The Zetland, which hunts in the County Durham and North Yorkshire borders, meets regularly during the hunting season, with hounds tracking an artificial scent rather than foxes.

"There's still strong support for hunting from a wide range of people in general and there will be an awful lot of people out on Boxing Day," says Mr Spalding, who describes the Hunting Act as "illogical" and believes far from improving animal welfare, it has a detrimental impact.

"There are just as many foxes being killed and some of them by snaring which is very cruel - we saw a fox recently that was hung up in a snare and looked like it had trying to bite itself to get out.

"There's also a lot of lamping going on at night.

"Farmers are telling us they are seeing a lot more people on their land illegally and they're causing a lot of damage."

Gary Watchman is joint master of the South Durham Hunt, which covers a large area from the Wear to the Tees, extending to Bishop Auckland in the west and the coast in the east.

He says that thanks to the farmers and landowners which allow access to the horses and hounds, his hunt is still going strong.

However, he admits to feeling "embarrassment" that the hunt is unable to carry out the task it was formed in 1870 to do - catch foxes.

"We're still here ten years after the ban but I'm not sure we are that much further forward in getting it overturned," he says.

"I've been a master right through the ban and my son Gareth is coming into mastership now, so I'll continue for another 15 to 20 years and he will carry on for maybe 30 years after that - we're still going to be here whether the legislation changes or not."

Mr Watchman believes that one consequence of the ban is the sharp rise in County Durham's fox population.

"If you have a mild summer like we've had recently, vixens can have two litters.

"At the moment foxes are everywhere and I think in ten years time there will be a plague of them in towns like Darlington, Stockton and Middlesbrough.

"I think it's going to be a serious, serious problem - bairns wont be able to play in the street."

But while hunt supporters call for the ban to be lifted, the League Against Cruel Sports (LACS) wants to see changes to the Hunting Act to tighten the legislation.

LACS' main recommendations include prohibiting the use of dogs below ground, inserting a ‘reckless’ provision to ensure the killing of wild mammals during a trail hunt cannot be passed off as an unfortunate accident and increasing the punishments available to the courts to those found guilty of breaking the law.

Joe Duckworth, LACS chief executive of the League Against Cruel Sports, said the Hunting Act was an "effective and popular" piece of legislation.
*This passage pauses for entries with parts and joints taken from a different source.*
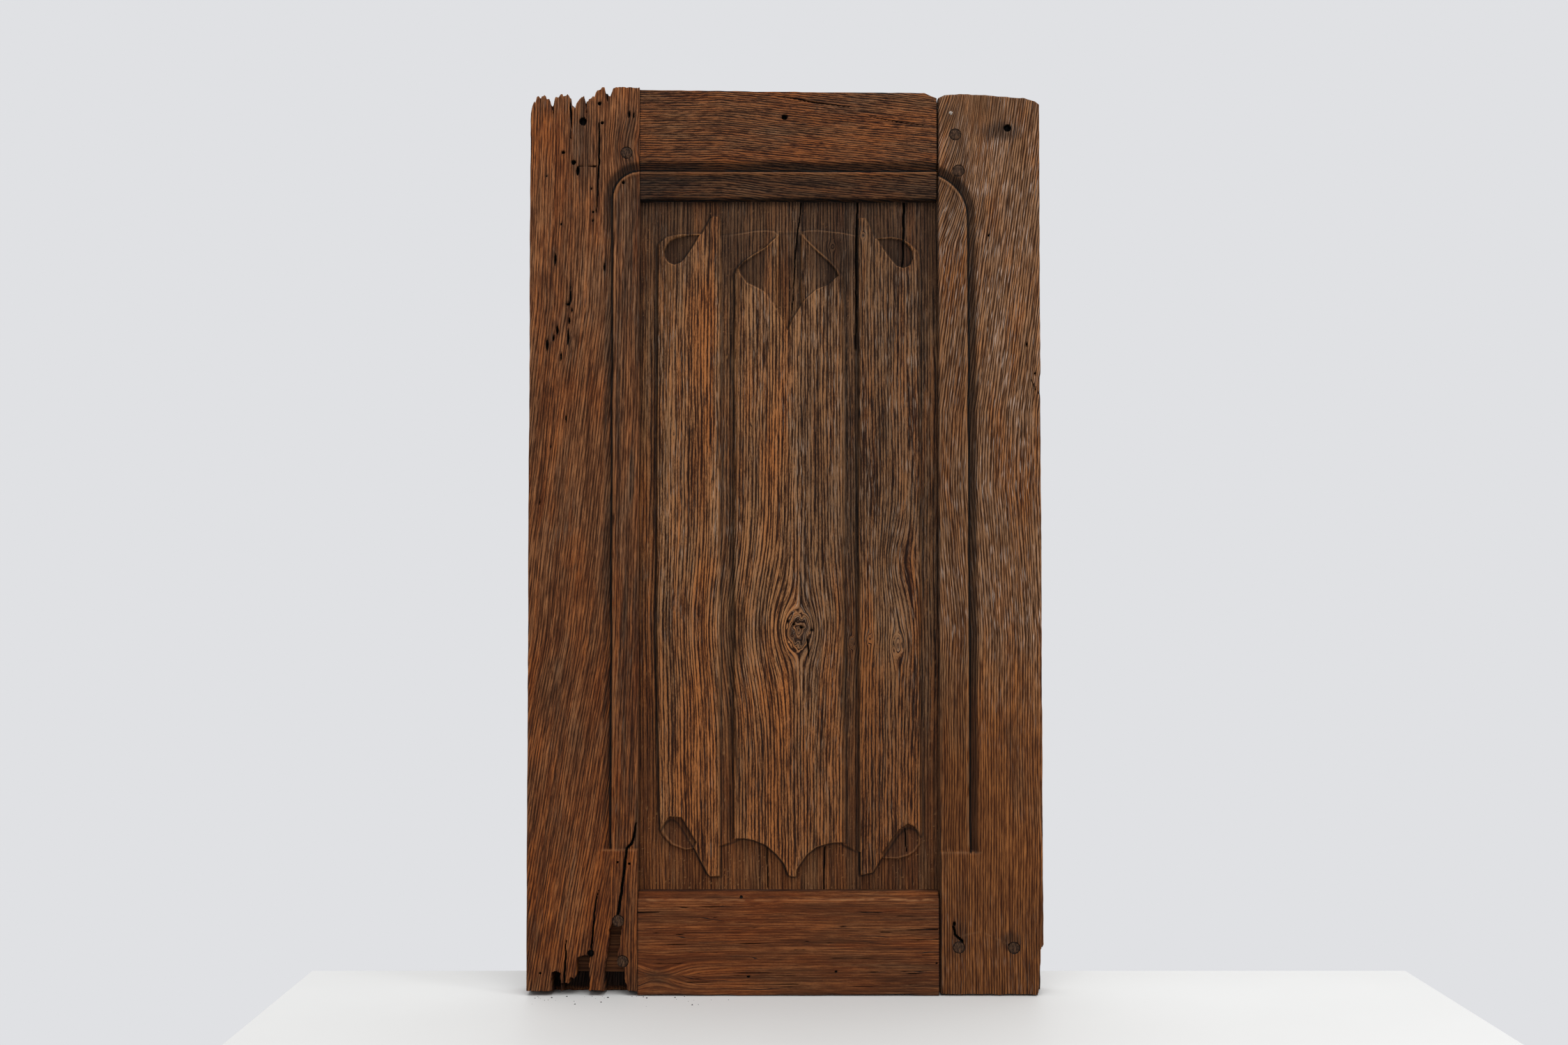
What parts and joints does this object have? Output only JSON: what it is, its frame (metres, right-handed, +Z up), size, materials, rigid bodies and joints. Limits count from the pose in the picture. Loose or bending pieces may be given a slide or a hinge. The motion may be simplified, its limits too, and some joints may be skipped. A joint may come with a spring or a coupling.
{
  "type": "carved linenfold panel in an oak frame",
  "caption": "Upright oak frame with a carved linenfold panel, a stopped moulding round its sides and top, a chamfered lower rail, and a ragged, decayed stile.",
  "frame": {"origin": "under the middle of the frame, on the plane it stands on", "axes": "+Z up along the stiles, -Y out of the carved face, +Y out of the back, +X to the viewer's right when facing the carving"},
  "size_m": [0.478, 0.036, 0.8464],
  "materials": {
    "left_stile": "old waxed oak, worn satin",
    "right_stile": "old oak, dry and worn",
    "top_rail": "old oak, dry and worn",
    "bottom_rail": "old waxed oak, worn satin",
    "linenfold_panel": "old oak, open grain, worn on the folds",
    "pegs": "dark oak end grain",
    "nail": "worn wrought iron"
  },
  "bodies": {
    "root": {"left_stile": "left_stile", "right_stile": "right_stile", "top_rail": "top_rail", "bottom_rail": "bottom_rail", "linenfold_panel": "linenfold_panel", "peg_top_left": "pegs", "peg_top_right_upper": "pegs", "peg_top_right_lower": "pegs", "peg_bottom_left_upper": "pegs", "peg_bottom_left_lower": "pegs", "peg_bottom_right_inner": "pegs", "peg_bottom_right_outer": "pegs", "nail": "nail"}
  },
  "joints": []
}
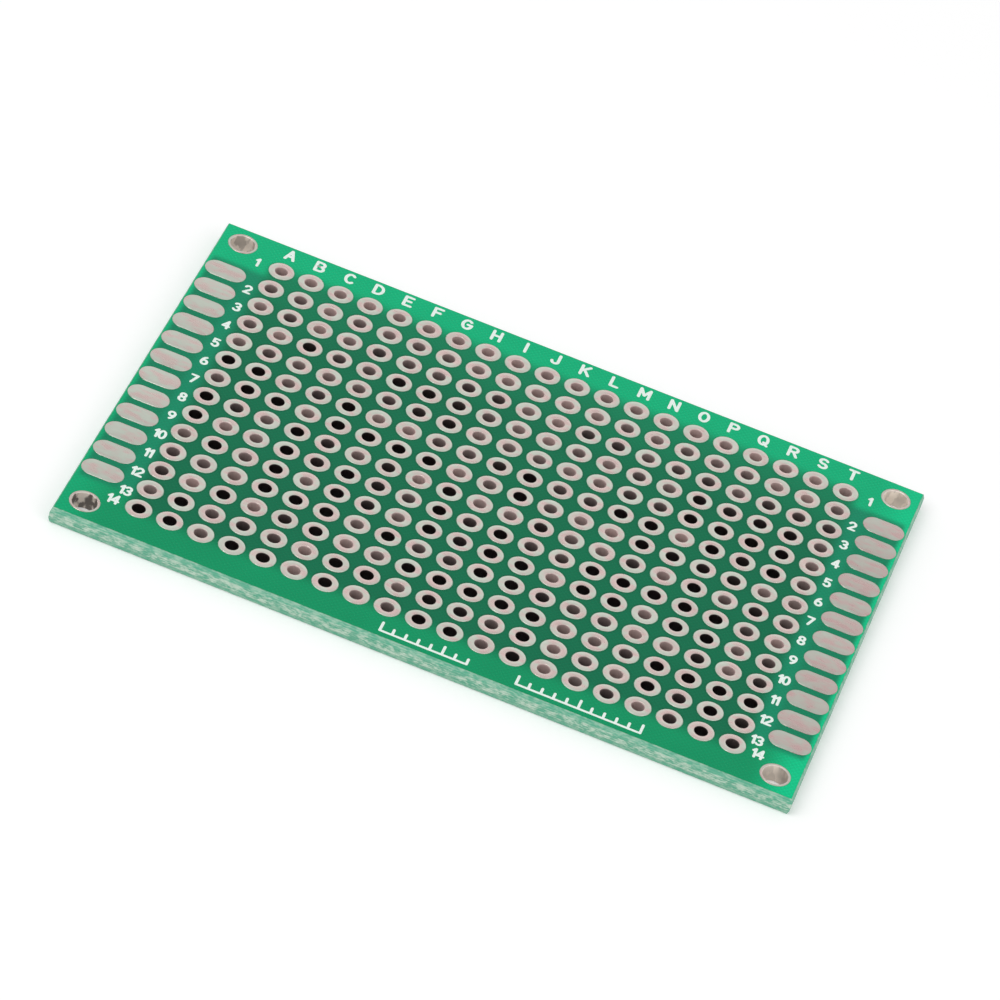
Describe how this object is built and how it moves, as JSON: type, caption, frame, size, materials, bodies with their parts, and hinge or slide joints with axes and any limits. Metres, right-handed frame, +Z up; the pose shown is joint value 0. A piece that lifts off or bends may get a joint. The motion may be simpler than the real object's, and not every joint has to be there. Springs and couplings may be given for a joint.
{
  "type": "prototype board",
  "caption": "Double-sided prototype circuit board: a flat rectangle with a grid of plated lead holes, rows of solder pads along both ends and plated corner holes.",
  "frame": {"origin": "centre of the board's outline, at its lowest metal", "axes": "+X along the board's length, +Y towards the lettered long edge, +Z up out of the shown face"},
  "size_m": [0.06, 0.04, 0.0016],
  "materials": {
    "glass_laminate": "glass-epoxy laminate, snapped rough at the edges",
    "solder_mask": "glossy green solder mask",
    "tinned_copper": "hot-air-levelled tin on copper",
    "legend_ink": "white printed ink"
  },
  "bodies": {
    "root": {"laminate": "glass_laminate", "solder_mask_top": "solder_mask", "solder_mask_bottom": "solder_mask", "hole_plating_a": "tinned_copper", "hole_plating_b": "tinned_copper", "hole_plating_c": "tinned_copper", "hole_plating_d": "tinned_copper", "hole_plating_e": "tinned_copper", "hole_plating_f": "tinned_copper", "hole_plating_g": "tinned_copper", "hole_plating_h": "tinned_copper", "hole_plating_i": "tinned_copper", "hole_plating_j": "tinned_copper", "hole_plating_k": "tinned_copper", "hole_plating_l": "tinned_copper", "hole_plating_m": "tinned_copper", "hole_plating_n": "tinned_copper", "hole_plating_o": "tinned_copper", "hole_plating_p": "tinned_copper", "hole_plating_q": "tinned_copper", "hole_plating_r": "tinned_copper", "hole_plating_s": "tinned_copper", "hole_plating_t": "tinned_copper", "corner_plating_front_left": "tinned_copper", "corner_plating_front_right": "tinned_copper", "corner_plating_rear_left": "tinned_copper", "corner_plating_rear_right": "tinned_copper", "end_pads_left_top": "tinned_copper", "end_pads_right_top": "tinned_copper", "end_pads_left_bottom": "tinned_copper", "end_pads_right_bottom": "tinned_copper"}
  },
  "joints": []
}
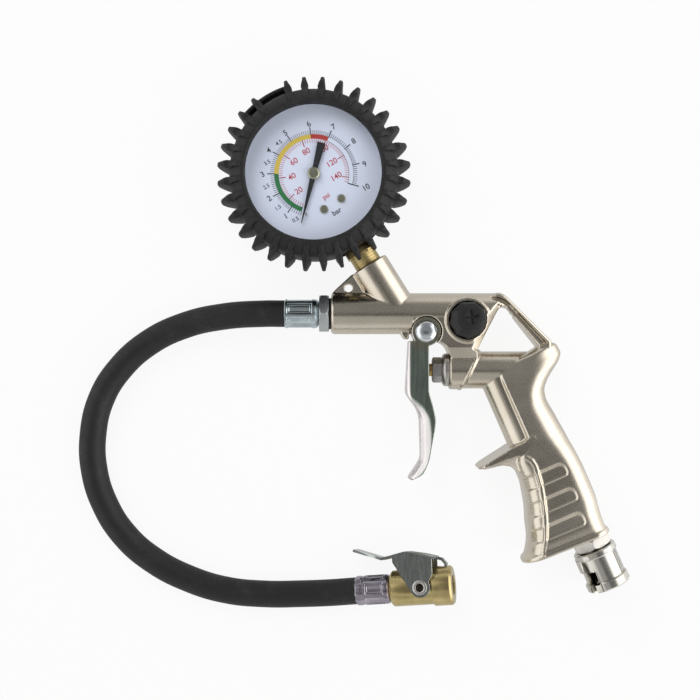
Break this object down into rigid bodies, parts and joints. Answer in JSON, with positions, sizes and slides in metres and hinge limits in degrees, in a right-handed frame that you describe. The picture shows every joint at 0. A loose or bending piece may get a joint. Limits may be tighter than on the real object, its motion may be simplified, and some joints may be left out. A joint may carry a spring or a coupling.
{
  "type": "tyre inflator gun",
  "caption": "Tyre inflator gun with a cast grip and trigger valve, a dial gauge in a finned rubber boot, a bleed button, and a short hose with a clip-on chuck.",
  "frame": {"origin": "centre of the gauge boot's flat back, on the surface the tool lies on", "axes": "+Z out of the gauge's face, +X along the barrel away from the hose, +Y from the barrel to the gauge"},
  "size_m": [0.263, 0.2503, 0.0385],
  "materials": {
    "nickel": "satin nickel plate over a die casting",
    "trigger_steel": "bright plated sheet",
    "zinc": "zinc plated",
    "steel": "plain, slightly dull",
    "brass": "turned, satin",
    "rubber": "matt black, moulded",
    "hose_rubber": "satin black",
    "black_plastic": "moulded, matt",
    "black_paint": "satin black",
    "dial": "printed, matt",
    "lens": "clear"
  },
  "bodies": {
    "gun": {"gun_body": "nickel", "trigger_screw": "zinc", "trigger_nut": "zinc", "gland_nut": "zinc", "valve_gland": "zinc", "valve_seat": "brass", "valve_spring": "steel", "bleed_seal": "rubber", "bleed_spring": "steel", "gauge_boot": "rubber", "gauge_case": "steel", "gauge_bezel": "black_paint", "gauge_lens": "lens", "lens_gasket": "rubber", "gauge_dial": "dial", "dial_screws": "brass", "pointer_stop": "steel", "movement_plates": "brass", "bourdon_tube": "brass", "gauge_socket": "brass", "hose_fitting": "zinc", "fitting_washer": "rubber", "gun_ferrule": "zinc", "hose": "hose_rubber", "chuck_ferrule": "zinc", "chuck_body": "brass", "chuck_rivet": "zinc", "clip_spring": "steel", "chuck_seal": "rubber", "chuck_pin": "brass", "inlet_adapter": "nickel", "coupler_body": "nickel", "coupler_seal": "rubber"},
    "trigger": {"trigger": "trigger_steel"},
    "valve": {"valve_stem": "brass", "valve_poppet": "brass", "valve_seal": "rubber"},
    "bleed": {"bleed_button": "black_plastic", "bleed_stem": "brass"},
    "sector": {"sector_gear": "brass"},
    "link": {"movement_link": "steel"},
    "pointer": {"pinion_arbor": "brass", "gauge_pointer": "black_paint", "pointer_hub": "brass"},
    "clip": {"chuck_clip": "steel"}
  },
  "joints": [
    {"name": "trigger_pivot", "type": "hinge", "parent": "gun", "child": "trigger", "pos_m": [0.0526, -0.0728, 0.014], "axis": [0, 0, 1], "range_deg": [0, 10], "stiffness_Nm_per_rad": 0.6, "springref_deg": -8.59},
    {"name": "valve_slide", "type": "slide", "parent": "gun", "child": "valve", "axis": [1, 0, 0], "range_m": [0, 0.0035], "deforming": ["valve_spring"]},
    {"name": "bleed_press", "type": "slide", "parent": "gun", "child": "bleed", "axis": [0, 0, -1], "range_m": [0, 0.0025], "stiffness_N_per_m": 800, "springref_m": -0.002, "deforming": ["bleed_spring"]},
    {"name": "sector_swing", "type": "hinge", "parent": "gun", "child": "sector", "pos_m": [-0.00954, 0.01526, 0.0226], "axis": [0, 0, 1], "range_deg": [0, 34], "stiffness_Nm_per_rad": 0.002},
    {"name": "pointer_turn", "type": "hinge", "parent": "gun", "child": "pointer", "pos_m": [0, 0, 0.0292], "axis": [0, 0, 1], "range_deg": [-272, 0]},
    {"name": "link_slide", "type": "slide", "parent": "gun", "child": "link", "axis": [0.9703, 0.2419, 0], "range_m": [0, 0.0041]},
    {"name": "clip_turn", "type": "hinge", "parent": "gun", "child": "clip", "pos_m": [0.05132, -0.19351, 0.01639], "axis": [-0.2218, 0.1513, 0.9633], "range_deg": [0, 12], "stiffness_Nm_per_rad": 0.3, "springref_deg": -5.73, "deforming": ["clip_spring"]}
  ],
  "couplings": [
    {"joint": "valve_slide", "follows": "trigger_pivot", "m_per_rad": 0.018},
    {"joint": "pointer_turn", "follows": "sector_swing", "ratio": -8},
    {"joint": "link_slide", "follows": "sector_swing", "m_per_rad": 0.0069}
  ]
}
However, he added: "Since its introduction, the act has been the target of considerable attack from the pro-hunt lobby which has waged an on-going and concerted campaign of disinformation to publicly discredit the legislation and promote their campaign for repeal.

“The problem is not with the law. It’s with those that flout it. It is time to now build on the successes of first ten years and strengthen the Hunting Act to ensure the spirit of the act is fulfilled."

Tim Bonner, director of campaigns at the Countryside Alliance, said the Hunting Act had done nothing to protect foxes, but had wasted hundreds of thousands of pounds of taxpayers’ money and thousands of hours of police time.

“The hunts across the North-East are still here and still hunting and will continue to do so as we push for repeal of this illogical and illiberal act," he says.